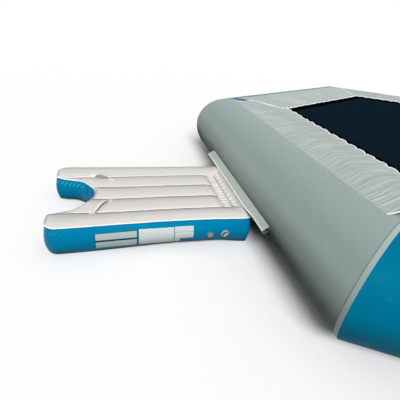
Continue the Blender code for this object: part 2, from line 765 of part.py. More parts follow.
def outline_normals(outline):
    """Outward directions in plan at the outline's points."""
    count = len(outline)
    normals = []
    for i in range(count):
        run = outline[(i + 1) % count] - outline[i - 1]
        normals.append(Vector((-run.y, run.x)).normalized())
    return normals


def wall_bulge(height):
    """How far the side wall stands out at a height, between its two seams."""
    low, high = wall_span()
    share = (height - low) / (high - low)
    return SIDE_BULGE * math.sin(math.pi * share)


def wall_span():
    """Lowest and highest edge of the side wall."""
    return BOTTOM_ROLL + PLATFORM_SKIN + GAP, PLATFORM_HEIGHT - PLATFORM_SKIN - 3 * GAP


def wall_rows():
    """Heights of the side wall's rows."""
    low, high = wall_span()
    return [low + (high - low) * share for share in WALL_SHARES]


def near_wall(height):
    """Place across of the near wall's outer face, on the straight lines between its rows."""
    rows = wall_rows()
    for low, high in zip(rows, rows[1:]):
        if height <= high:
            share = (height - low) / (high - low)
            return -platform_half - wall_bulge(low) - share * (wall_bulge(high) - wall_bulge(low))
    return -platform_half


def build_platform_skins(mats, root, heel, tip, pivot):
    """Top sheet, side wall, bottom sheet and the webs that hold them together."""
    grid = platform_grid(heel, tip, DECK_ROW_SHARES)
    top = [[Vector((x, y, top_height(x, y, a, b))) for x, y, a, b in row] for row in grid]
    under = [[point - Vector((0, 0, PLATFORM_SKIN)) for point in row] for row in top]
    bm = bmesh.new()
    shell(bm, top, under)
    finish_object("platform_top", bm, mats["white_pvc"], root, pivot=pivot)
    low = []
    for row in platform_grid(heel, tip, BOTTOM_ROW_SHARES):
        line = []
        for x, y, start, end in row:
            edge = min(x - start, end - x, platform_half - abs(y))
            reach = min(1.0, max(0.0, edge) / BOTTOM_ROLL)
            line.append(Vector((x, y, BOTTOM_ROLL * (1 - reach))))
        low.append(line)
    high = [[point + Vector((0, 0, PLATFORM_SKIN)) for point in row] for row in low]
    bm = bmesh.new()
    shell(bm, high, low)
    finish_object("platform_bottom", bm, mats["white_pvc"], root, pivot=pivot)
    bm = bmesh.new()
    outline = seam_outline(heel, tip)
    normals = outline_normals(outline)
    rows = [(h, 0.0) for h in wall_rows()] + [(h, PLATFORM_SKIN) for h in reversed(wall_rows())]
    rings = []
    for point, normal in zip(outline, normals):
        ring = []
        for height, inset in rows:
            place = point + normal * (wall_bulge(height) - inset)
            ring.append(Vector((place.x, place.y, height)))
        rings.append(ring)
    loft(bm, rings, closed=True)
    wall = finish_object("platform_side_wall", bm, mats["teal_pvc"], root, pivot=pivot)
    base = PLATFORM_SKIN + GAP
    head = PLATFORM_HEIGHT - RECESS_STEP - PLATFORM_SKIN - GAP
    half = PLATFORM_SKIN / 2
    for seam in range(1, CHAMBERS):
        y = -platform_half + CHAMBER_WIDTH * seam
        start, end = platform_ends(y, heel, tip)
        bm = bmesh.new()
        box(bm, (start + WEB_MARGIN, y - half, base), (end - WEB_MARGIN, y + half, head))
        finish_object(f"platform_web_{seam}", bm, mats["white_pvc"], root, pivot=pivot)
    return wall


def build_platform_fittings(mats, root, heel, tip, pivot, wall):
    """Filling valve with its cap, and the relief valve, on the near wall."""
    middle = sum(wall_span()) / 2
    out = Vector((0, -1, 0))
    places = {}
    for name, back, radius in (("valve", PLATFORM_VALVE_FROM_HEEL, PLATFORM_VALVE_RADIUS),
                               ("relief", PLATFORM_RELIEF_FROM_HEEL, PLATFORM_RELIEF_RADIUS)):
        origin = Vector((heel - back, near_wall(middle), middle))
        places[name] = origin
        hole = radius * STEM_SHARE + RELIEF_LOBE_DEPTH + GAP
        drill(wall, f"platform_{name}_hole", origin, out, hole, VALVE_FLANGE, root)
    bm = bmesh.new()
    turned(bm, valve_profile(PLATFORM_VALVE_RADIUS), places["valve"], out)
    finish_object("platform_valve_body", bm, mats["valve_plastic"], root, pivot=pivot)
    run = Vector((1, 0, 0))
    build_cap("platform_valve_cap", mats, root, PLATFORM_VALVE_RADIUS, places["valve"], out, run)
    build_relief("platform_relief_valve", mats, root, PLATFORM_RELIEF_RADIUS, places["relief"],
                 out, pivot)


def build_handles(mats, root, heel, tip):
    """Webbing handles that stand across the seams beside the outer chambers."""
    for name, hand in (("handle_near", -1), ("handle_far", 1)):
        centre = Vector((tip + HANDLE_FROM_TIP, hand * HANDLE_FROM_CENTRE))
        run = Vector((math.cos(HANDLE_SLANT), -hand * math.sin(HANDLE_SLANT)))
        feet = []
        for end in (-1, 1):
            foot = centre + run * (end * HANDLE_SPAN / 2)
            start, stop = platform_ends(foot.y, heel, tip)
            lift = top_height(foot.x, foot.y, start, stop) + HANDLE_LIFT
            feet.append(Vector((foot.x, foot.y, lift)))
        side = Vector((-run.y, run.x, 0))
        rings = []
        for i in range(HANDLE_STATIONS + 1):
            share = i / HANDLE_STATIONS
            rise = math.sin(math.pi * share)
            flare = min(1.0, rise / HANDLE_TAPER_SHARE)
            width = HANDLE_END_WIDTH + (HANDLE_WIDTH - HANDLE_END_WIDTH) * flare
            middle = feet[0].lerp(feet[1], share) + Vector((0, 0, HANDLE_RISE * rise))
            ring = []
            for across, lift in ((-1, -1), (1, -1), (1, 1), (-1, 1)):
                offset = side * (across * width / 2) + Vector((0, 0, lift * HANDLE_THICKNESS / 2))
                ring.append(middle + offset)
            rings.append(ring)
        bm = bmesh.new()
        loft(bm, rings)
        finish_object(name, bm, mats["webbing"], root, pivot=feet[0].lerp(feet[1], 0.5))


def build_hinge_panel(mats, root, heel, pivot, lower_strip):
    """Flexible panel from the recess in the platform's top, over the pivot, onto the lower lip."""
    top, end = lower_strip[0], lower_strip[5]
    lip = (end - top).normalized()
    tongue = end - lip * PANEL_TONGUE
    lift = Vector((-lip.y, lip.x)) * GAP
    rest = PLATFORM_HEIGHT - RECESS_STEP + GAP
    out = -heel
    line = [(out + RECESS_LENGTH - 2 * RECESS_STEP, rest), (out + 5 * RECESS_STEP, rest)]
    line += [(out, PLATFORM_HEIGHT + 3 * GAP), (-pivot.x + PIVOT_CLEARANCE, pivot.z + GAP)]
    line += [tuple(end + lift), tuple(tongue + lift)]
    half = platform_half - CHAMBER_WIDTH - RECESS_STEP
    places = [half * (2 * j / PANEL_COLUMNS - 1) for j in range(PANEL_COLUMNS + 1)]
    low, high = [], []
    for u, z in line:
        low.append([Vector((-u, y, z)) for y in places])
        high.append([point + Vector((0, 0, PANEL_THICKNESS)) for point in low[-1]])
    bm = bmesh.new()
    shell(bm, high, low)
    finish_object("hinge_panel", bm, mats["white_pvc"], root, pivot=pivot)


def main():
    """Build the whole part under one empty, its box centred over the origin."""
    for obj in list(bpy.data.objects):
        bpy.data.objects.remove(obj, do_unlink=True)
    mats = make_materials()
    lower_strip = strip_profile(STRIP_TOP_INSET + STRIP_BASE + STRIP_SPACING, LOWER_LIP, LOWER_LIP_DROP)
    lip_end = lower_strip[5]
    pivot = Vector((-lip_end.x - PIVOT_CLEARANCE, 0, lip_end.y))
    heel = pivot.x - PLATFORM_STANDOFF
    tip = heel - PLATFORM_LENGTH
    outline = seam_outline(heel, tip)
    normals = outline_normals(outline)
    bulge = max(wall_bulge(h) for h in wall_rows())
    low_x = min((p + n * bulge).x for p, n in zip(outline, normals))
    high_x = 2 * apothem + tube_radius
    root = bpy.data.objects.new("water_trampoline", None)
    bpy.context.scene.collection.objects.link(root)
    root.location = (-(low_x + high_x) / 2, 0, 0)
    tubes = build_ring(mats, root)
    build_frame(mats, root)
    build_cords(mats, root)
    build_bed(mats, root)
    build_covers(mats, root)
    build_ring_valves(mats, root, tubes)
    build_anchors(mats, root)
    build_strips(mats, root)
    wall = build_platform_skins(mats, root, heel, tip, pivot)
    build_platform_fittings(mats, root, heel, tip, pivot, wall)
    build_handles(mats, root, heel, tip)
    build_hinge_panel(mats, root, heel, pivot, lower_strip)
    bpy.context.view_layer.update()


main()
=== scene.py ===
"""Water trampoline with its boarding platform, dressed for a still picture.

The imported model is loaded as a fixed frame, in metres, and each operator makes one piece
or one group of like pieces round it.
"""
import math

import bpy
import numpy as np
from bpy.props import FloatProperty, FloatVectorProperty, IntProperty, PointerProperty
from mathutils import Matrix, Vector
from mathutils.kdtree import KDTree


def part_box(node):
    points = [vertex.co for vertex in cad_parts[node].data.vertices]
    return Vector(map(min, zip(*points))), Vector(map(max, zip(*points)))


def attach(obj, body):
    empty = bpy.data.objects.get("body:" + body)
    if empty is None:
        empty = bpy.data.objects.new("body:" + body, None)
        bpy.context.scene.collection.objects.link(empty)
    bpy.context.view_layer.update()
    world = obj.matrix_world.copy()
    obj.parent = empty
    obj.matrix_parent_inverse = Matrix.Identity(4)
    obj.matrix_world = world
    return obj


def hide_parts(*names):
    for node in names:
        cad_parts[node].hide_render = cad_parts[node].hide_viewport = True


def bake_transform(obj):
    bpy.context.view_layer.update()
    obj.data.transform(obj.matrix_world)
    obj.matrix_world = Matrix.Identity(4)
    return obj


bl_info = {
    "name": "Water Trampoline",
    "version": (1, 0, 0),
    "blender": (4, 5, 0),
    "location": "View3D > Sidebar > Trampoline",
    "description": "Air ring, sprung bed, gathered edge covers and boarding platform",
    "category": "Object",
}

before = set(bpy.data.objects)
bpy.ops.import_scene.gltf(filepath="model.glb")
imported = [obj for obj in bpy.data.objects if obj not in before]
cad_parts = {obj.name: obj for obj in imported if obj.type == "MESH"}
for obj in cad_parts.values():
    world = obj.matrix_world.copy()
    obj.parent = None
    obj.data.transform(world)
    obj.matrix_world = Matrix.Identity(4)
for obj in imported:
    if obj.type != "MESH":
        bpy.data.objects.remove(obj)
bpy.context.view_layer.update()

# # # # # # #

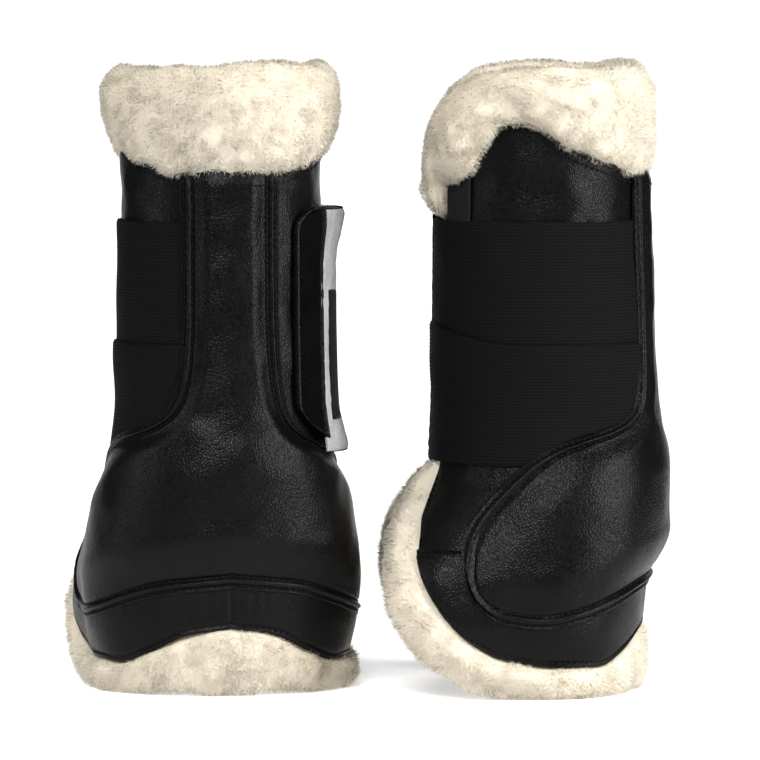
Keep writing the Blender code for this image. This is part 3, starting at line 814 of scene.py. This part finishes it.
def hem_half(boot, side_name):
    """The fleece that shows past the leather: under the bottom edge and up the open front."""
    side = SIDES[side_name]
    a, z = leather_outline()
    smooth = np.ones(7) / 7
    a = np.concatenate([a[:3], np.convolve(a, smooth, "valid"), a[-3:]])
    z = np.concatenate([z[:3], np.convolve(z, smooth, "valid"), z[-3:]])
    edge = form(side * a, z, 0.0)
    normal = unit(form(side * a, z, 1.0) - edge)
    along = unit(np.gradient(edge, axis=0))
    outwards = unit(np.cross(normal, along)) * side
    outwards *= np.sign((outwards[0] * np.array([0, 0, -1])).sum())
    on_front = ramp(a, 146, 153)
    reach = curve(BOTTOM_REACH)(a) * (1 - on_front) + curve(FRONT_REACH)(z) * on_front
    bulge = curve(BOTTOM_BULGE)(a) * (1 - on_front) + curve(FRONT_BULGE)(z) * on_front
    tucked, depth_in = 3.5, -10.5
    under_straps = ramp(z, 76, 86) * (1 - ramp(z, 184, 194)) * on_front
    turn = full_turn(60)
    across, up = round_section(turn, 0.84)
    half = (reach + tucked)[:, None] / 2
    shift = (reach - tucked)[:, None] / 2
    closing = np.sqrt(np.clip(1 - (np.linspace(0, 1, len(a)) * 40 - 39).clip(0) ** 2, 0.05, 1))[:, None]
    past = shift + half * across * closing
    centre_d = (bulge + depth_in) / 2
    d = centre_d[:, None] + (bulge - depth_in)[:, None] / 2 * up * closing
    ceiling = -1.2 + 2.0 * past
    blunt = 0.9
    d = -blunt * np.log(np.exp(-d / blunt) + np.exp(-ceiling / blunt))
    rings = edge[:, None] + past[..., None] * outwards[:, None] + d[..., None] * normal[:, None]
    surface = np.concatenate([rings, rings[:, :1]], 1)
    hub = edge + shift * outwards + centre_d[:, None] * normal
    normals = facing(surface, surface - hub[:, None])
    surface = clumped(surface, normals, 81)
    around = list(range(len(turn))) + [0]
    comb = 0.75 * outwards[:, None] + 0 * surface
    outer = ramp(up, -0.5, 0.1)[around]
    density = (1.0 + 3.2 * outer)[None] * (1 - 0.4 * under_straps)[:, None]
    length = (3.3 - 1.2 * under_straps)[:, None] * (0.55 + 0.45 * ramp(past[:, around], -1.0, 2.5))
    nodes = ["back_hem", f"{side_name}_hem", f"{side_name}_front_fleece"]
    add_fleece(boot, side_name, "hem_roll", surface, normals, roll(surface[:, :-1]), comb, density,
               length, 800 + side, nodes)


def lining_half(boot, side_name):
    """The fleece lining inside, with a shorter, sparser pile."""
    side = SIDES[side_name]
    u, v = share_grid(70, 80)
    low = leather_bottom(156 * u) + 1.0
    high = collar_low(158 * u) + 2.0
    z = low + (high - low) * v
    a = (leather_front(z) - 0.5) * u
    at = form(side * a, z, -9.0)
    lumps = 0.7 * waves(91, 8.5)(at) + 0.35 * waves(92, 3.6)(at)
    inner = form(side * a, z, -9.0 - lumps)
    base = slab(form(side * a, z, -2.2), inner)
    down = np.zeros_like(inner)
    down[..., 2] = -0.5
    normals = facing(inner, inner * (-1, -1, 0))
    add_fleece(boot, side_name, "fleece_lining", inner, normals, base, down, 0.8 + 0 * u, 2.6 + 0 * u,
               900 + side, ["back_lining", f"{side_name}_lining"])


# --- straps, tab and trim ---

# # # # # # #

▸ Your task:
Everything from the line that contains "mats = make_materials()" to the line that contains "obj.matrix_world = world" must be transcribed exactly, both end lines included.

▸ The output:
    mats = make_materials()
    lower_strip = strip_profile(STRIP_TOP_INSET + STRIP_BASE + STRIP_SPACING, LOWER_LIP, LOWER_LIP_DROP)
    lip_end = lower_strip[5]
    pivot = Vector((-lip_end.x - PIVOT_CLEARANCE, 0, lip_end.y))
    heel = pivot.x - PLATFORM_STANDOFF
    tip = heel - PLATFORM_LENGTH
    outline = seam_outline(heel, tip)
    normals = outline_normals(outline)
    bulge = max(wall_bulge(h) for h in wall_rows())
    low_x = min((p + n * bulge).x for p, n in zip(outline, normals))
    high_x = 2 * apothem + tube_radius
    root = bpy.data.objects.new("water_trampoline", None)
    bpy.context.scene.collection.objects.link(root)
    root.location = (-(low_x + high_x) / 2, 0, 0)
    tubes = build_ring(mats, root)
    build_frame(mats, root)
    build_cords(mats, root)
    build_bed(mats, root)
    build_covers(mats, root)
    build_ring_valves(mats, root, tubes)
    build_anchors(mats, root)
    build_strips(mats, root)
    wall = build_platform_skins(mats, root, heel, tip, pivot)
    build_platform_fittings(mats, root, heel, tip, pivot, wall)
    build_handles(mats, root, heel, tip)
    build_hinge_panel(mats, root, heel, pivot, lower_strip)
    bpy.context.view_layer.update()


main()
=== scene.py ===
"""Water trampoline with its boarding platform, dressed for a still picture.

The imported model is loaded as a fixed frame, in metres, and each operator makes one piece
or one group of like pieces round it.
"""
import math

import bpy
import numpy as np
from bpy.props import FloatProperty, FloatVectorProperty, IntProperty, PointerProperty
from mathutils import Matrix, Vector
from mathutils.kdtree import KDTree


def part_box(node):
    points = [vertex.co for vertex in cad_parts[node].data.vertices]
    return Vector(map(min, zip(*points))), Vector(map(max, zip(*points)))


def attach(obj, body):
    empty = bpy.data.objects.get("body:" + body)
    if empty is None:
        empty = bpy.data.objects.new("body:" + body, None)
        bpy.context.scene.collection.objects.link(empty)
    bpy.context.view_layer.update()
    world = obj.matrix_world.copy()
    obj.parent = empty
    obj.matrix_parent_inverse = Matrix.Identity(4)
    obj.matrix_world = world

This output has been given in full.